LSIGraph is another great long tail keyword research tool that can help you discover long tail keywords for your head terms. Just like the SEO software services mentioned above, LSIGraph also shows you the search volume of the long tail keywords it suggests.

Website builders stats

Free tool for finding long tail keywords: Answer The Public

Answer The Public is also a long tail keyword research tool that helps you uncover the most popular questions and search queries for the head term you enter. While you won’t get the search volume for the long tail keyword suggestions from this tool, you’ll get dozens of ideas.

ATP Example

In addition to all these tools for finding long tail keyword ideas, you also have Google’s related searches and (other SERP features) to help you.

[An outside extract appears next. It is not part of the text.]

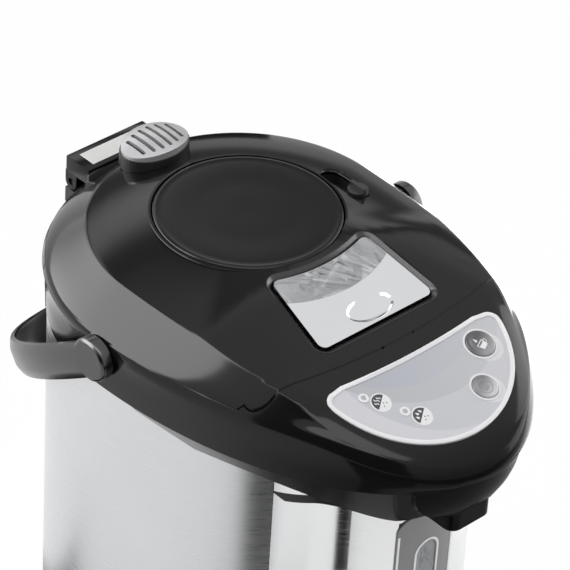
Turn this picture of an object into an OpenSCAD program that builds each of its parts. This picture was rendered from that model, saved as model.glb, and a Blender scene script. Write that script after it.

The best Free tool for finding long tail keywords: Google’s SERP

Google’s first results page for a head term offers dozens of ideas for popular long tail keywords around it. For example, when you search for the head term “website builders” you see SERP features like: 

People also ask example on Google

QA on Google

Related search example on Google

All of these make excellent ideas for long tail keywords. 

Combine this with a plugin like Moz, Ahrefs or Keywords Everywhere and you can quickly get the data around these long tail keywords directly in your browser. Here’s a sample of what your SERP looks like when you do this search but have the SEO Plugin, Keywords Everywhere installed in your browser:

Sponsored ad slots

On the right hand side of the SERP you can see “Related Keywords” and “People Also Search For” – If you ‘Load Metrics’ you’re then met with the volume, cost per click, competitive score and trend graph for these phrases: 

Related keywords example

To suggest that this is an SEO dream would be an understatement. You can use this data to not only gain inspiration but also better understand what long tail keywords are opportunities in the making and that you and your brand can leverage to drive accelerated growth.